Thomas LaidleyDalton Conley
Published in: Social forces; a scientific medium of social study and interpretation (2018)
Leisure time activity is often positioned as a key factor in child development, yet we know relatively little about the causal significance of various specific activities or the magnitude of their effects. Here, we couple individual fixed effects and instrumental variable approaches in trying to determine whether specific forms of leisure contribute to gains in test performance over time. We merge a restricted access version of the Panel Study of Income Dynamics (PSID) Child Development Supplement (CDS), longitudinally collected from 1997 to 2007, with a database of over three million county-day observations of sunlight.
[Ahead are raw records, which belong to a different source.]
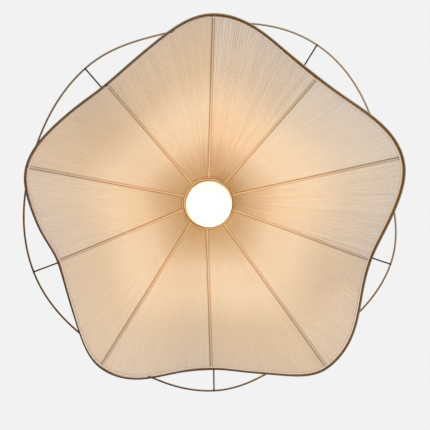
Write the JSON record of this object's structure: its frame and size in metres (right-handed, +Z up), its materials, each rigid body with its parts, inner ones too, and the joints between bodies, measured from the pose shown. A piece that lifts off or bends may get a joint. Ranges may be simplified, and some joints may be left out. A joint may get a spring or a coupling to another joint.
{
  "type": "pendant light",
  "caption": "Pleated fabric pendant light shaped as a lobed flower round an opal globe bulb, on a wire frame with an outer hoop.",
  "frame": {"origin": "on the light's axis, at the top face of the cord grip, where the cord comes in and holds the light", "axes": "+Z up along the cord; -Y towards the first lobe of the rim; +X to the right seen from below with that lobe at the top"},
  "size_m": [0.7609, 0.7761, 0.296],
  "materials": {
    "pleated_cloth": "fine crinkle-pleated cloth, matt, warm where light comes through",
    "seam_tape": "woven tape, matt",
    "binding": "narrow satin binding, slight sheen",
    "bronze_wire": "bronze-brown lacquered steel wire, satin",
    "pale_wire": "champagne-bronze lacquered steel wire, satin",
    "brass": "turned brass, satin",
    "brass_cup": "spun brass, polished",
    "steel": "plain steel screw",
    "nickel": "nickel-plated brass",
    "porcelain": "white glazed porcelain",
    "opal_glass": "opal glass, glossy, lit from inside",
    "white_plastic": "moulded white plastic",
    "circuit_board": "glass-epoxy board",
    "black_glass": "black glass bead of the screw base"
  },
  "bodies": {
    "light": {"cord_grip": "brass", "grip_screw": "steel", "threaded_nipple": "brass", "lock_nut": "brass", "holder_cap": "brass", "holder_body": "brass", "holder_insert": "porcelain", "terminal_screws": "brass", "screw_shell": "brass", "centre_contact": "brass", "shade_ring": "brass", "brass_cup": "brass_cup", "shade_fitter": "bronze_wire", "neck_ring": "bronze_wire", "rim_wire": "bronze_wire", "trim_wire": "pale_wire", "outer_hoop": "pale_wire", "hoop_strut_1": "bronze_wire", "hoop_strut_2": "bronze_wire", "hoop_strut_3": "bronze_wire", "hoop_strut_4": "bronze_wire", "hoop_strut_5": "bronze_wire", "rib_1": "bronze_wire", "rib_2": "bronze_wire", "rib_3": "bronze_wire", "rib_4": "bronze_wire", "rib_5": "bronze_wire", "rib_6": "bronze_wire", "rib_7": "bronze_wire", "rib_8": "bronze_wire", "rib_9": "bronze_wire", "rib_10": "bronze_wire", "gore_1": "pleated_cloth", "gore_2": "pleated_cloth", "gore_3": "pleated_cloth", "gore_4": "pleated_cloth", "gore_5": "pleated_cloth", "gore_6": "pleated_cloth", "gore_7": "pleated_cloth", "gore_8": "pleated_cloth", "gore_9": "pleated_cloth", "gore_10": "pleated_cloth", "seam_tapes": "seam_tape", "rim_binding": "binding", "neck_binding": "seam_tape"},
    "bulb_tip": {"bulb_insulator": "black_glass", "bulb_contact": "nickel"},
    "bulb": {"bulb_globe": "opal_glass", "bulb_collar": "white_plastic", "bulb_base": "nickel", "led_board": "white_plastic", "led_driver": "circuit_board"}
  },
  "joints": [
    {"name": "bulb_travel", "type": "slide", "parent": "light", "child": "bulb_tip", "axis": [0, 0, -1], "range_m": [0, 0.0109]},
    {"name": "bulb_turn", "type": "hinge", "parent": "bulb_tip", "child": "bulb", "pos_m": [0, 0, -0.139], "axis": [0, 0, -1], "range_deg": [0, 1080]}
  ],
  "couplings": [
    {"joint": "bulb_travel", "follows": "bulb_turn", "m_per_rad": 0.00057758}
  ]
}
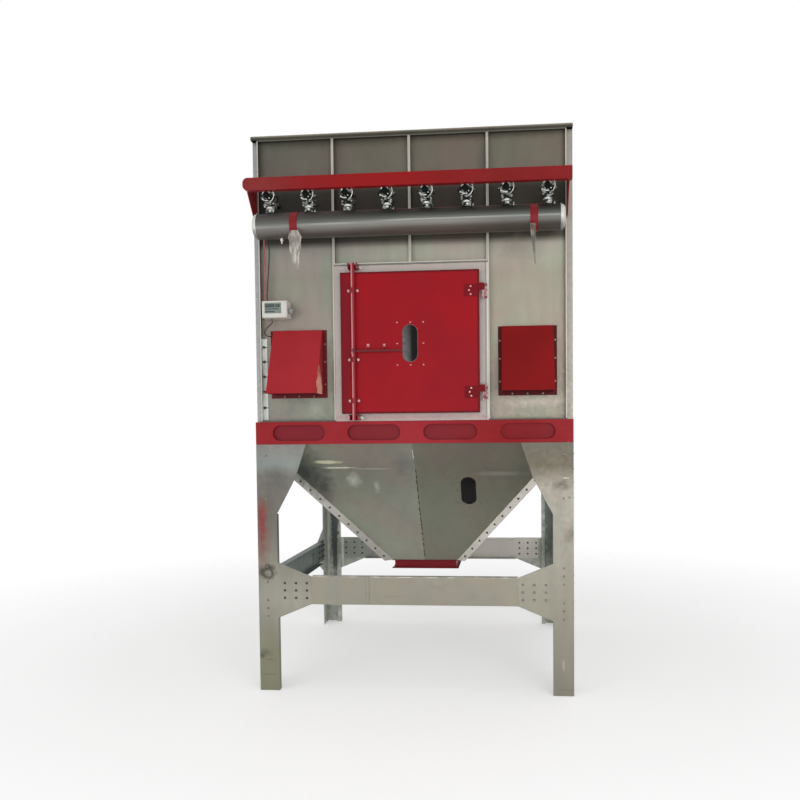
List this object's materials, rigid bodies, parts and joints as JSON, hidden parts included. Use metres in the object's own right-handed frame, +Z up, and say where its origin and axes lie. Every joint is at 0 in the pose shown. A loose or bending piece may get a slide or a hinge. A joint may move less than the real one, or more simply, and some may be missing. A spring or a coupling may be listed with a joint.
{
  "type": "baghouse dust collector",
  "caption": "Baghouse dust collector on four legs: panelled housing with a red lockable door, inlet hoods, pulse valves over an air tank, and a hopper below.",
  "frame": {"origin": "ground level under the middle of the bounding box: half way between the housing's sides, and half way from the guard rail's front to the rear legs' back", "axes": "+X to the right as seen from the door side, +Y from the door side to the rear, +Z up"},
  "size_m": [2, 2.015, 3.51],
  "materials": {
    "galvanised_sheet": "satin galvanised sheet",
    "galvanised_frame": "dull weathered galvanised plate",
    "red_paint": "semi-gloss red paint",
    "zinc_fittings": "bright satin zinc",
    "cast_alloy": "satin casting",
    "window_glass": "clear, dark behind",
    "control_plastic": "off-white satin",
    "conduit_plastic": "dull pinkish red"
  },
  "bodies": {
    "housing": {"front_panel_left": "galvanised_sheet", "front_panel_right": "galvanised_sheet", "upper_panel_left": "galvanised_sheet", "upper_panel_right": "galvanised_sheet", "left_wall": "galvanised_sheet", "right_wall": "galvanised_sheet", "back_wall": "galvanised_sheet", "roof": "galvanised_sheet", "door_frame": "galvanised_sheet", "front_hopper_plate": "galvanised_sheet", "rear_hopper_plate": "galvanised_sheet", "left_hopper_plate": "galvanised_sheet", "right_hopper_plate": "galvanised_sheet", "front_left_leg": "galvanised_frame", "front_right_leg": "galvanised_frame", "rear_left_leg": "galvanised_frame", "rear_right_leg": "galvanised_frame", "front_beam": "galvanised_frame", "rear_beam": "galvanised_frame", "left_beam": "galvanised_frame", "right_beam": "galvanised_frame", "front_belt": "red_paint", "back_belt": "red_paint", "left_belt": "red_paint", "right_belt": "red_paint", "discharge_flange": "red_paint", "lower_rod_keeper": "red_paint", "upper_rod_keeper": "red_paint", "left_inlet_hood": "red_paint", "right_inlet_hood": "red_paint", "guard_rail": "red_paint", "left_rail_bracket": "red_paint", "right_rail_bracket": "red_paint", "left_tank_strap": "red_paint", "right_tank_strap": "red_paint", "lower_hinge_frame_post": "zinc_fittings", "upper_hinge_frame_post": "zinc_fittings", "air_tank_shell": "zinc_fittings", "left_tank_end": "zinc_fittings", "right_tank_end": "zinc_fittings", "pulse_valve_1": "cast_alloy", "pulse_valve_2": "cast_alloy", "pulse_valve_3": "cast_alloy", "pulse_valve_4": "cast_alloy", "pulse_valve_5": "cast_alloy", "pulse_valve_6": "cast_alloy", "pulse_valve_7": "cast_alloy", "pulse_valve_8": "cast_alloy", "hopper_window_glass": "window_glass", "control_box": "control_plastic", "valve_conduit": "conduit_plastic"},
    "door": {"door_leaf": "red_paint", "door_window_glass": "window_glass", "lower_hinge_door_strap": "red_paint", "upper_hinge_door_strap": "red_paint", "lower_rod_guide": "red_paint", "middle_rod_guide": "red_paint", "upper_rod_guide": "red_paint"},
    "lock_rod": {"lock_rod": "red_paint"}
  },
  "joints": [
    {"name": "door_hinge", "type": "hinge", "parent": "housing", "child": "door", "pos_m": [0.452, -0.8235, 2.205], "axis": [0, 0, 1], "range_deg": [0, 110]},
    {"name": "lock_rod_turn", "type": "hinge", "parent": "door", "child": "lock_rod", "pos_m": [-0.352, -0.847, 2.2115], "axis": [0, 0, -1], "range_deg": [0, 90]}
  ]
}
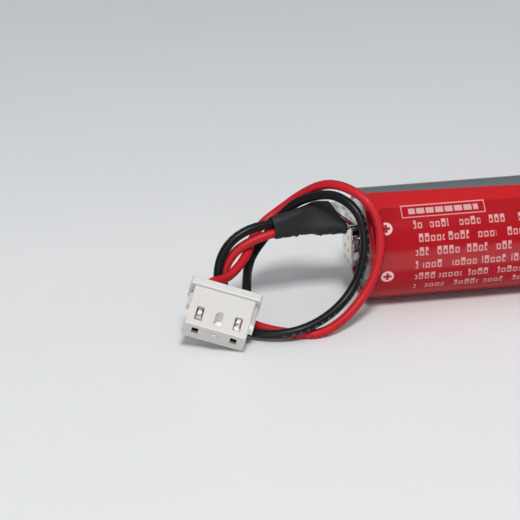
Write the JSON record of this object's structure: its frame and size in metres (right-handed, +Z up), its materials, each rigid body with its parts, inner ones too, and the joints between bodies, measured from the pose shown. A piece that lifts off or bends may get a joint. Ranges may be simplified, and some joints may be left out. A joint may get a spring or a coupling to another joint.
{
  "type": "cylindrical battery cell with plug",
  "caption": "Cylindrical cell in a glossy red sleeve; tabs at its button end run into a black heat-shrink tube, from which a red and a black lead loop to a white nylon wire-to-board plug.",
  "frame": {"origin": "on the surface it lies on, under the middle of the cell with its tabs and heat-shrink tube", "axes": "+X along the cell from its positive to its negative end, +Y away from the side the plug lies on, +Z up"},
  "size_m": [0.0741, 0.0232, 0.0174],
  "materials": {
    "sleeve_red": "glossy printed shrink film",
    "can_steel": "satin nickel plate",
    "nickel_tab": "bright rolled nickel",
    "insulating_board": "matt fibre board",
    "glass_seal": "fused glass",
    "lithium_foil": "dull foil",
    "glass_fibre": "matt felt",
    "carbon_black": "porous pressed carbon",
    "shrink_black": "satin polyolefin",
    "lead_red": "semi-gloss insulation",
    "lead_black": "semi-gloss insulation",
    "tinned_copper": "tinned strands",
    "solder": "bright solder",
    "nylon_white": "semi-matt nylon",
    "tin_plate": "bright tin plate",
    "slip_film": "polyimide film"
  },
  "bodies": {
    "root": {"outer_sleeve": "sleeve_red", "can": "can_steel", "end_disc": "insulating_board", "lid": "can_steel", "glass_seal": "glass_seal", "insulating_washer": "insulating_board", "positive_cap": "can_steel", "lithium_anode": "lithium_foil", "separator_tube": "glass_fibre", "separator_base": "glass_fibre", "separator_cover": "glass_fibre", "carbon_cathode": "carbon_black", "current_collector": "nickel_tab", "terminal_pin": "nickel_tab", "positive_tab": "nickel_tab", "negative_strip": "nickel_tab", "insulating_slip": "slip_film", "heat_shrink_tube": "shrink_black", "red_joint": "solder", "black_joint": "solder", "red_lead": "lead_red", "black_lead": "lead_black", "red_conductor_ends": "tinned_copper", "black_conductor_ends": "tinned_copper", "plug_housing": "nylon_white", "left_contact": "tin_plate", "right_contact": "tin_plate"}
  },
  "joints": []
}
We use this proxy for weather to instrument for the variation in physical, outdoor, sedentary, and screen time behaviors based on CDS time diaries. We find evidence that physical and outdoor activity positively influence math performance, while sedentary behavior and screen time exhibit the opposite effect. Moreover, the effect sizes range from a quarter to three quarters of a standard deviation per additional daily hour of activity, rendering them meaningful in a real world sense. Our stratified results indicate that children from less educated mothers and girls seem to be most sensitive to the effects of active and passive forms of leisure. We conclude with a descriptive examination of the trend lines between our data and the new 2014 CDS cohort, providing relevant contemporary context for our findings.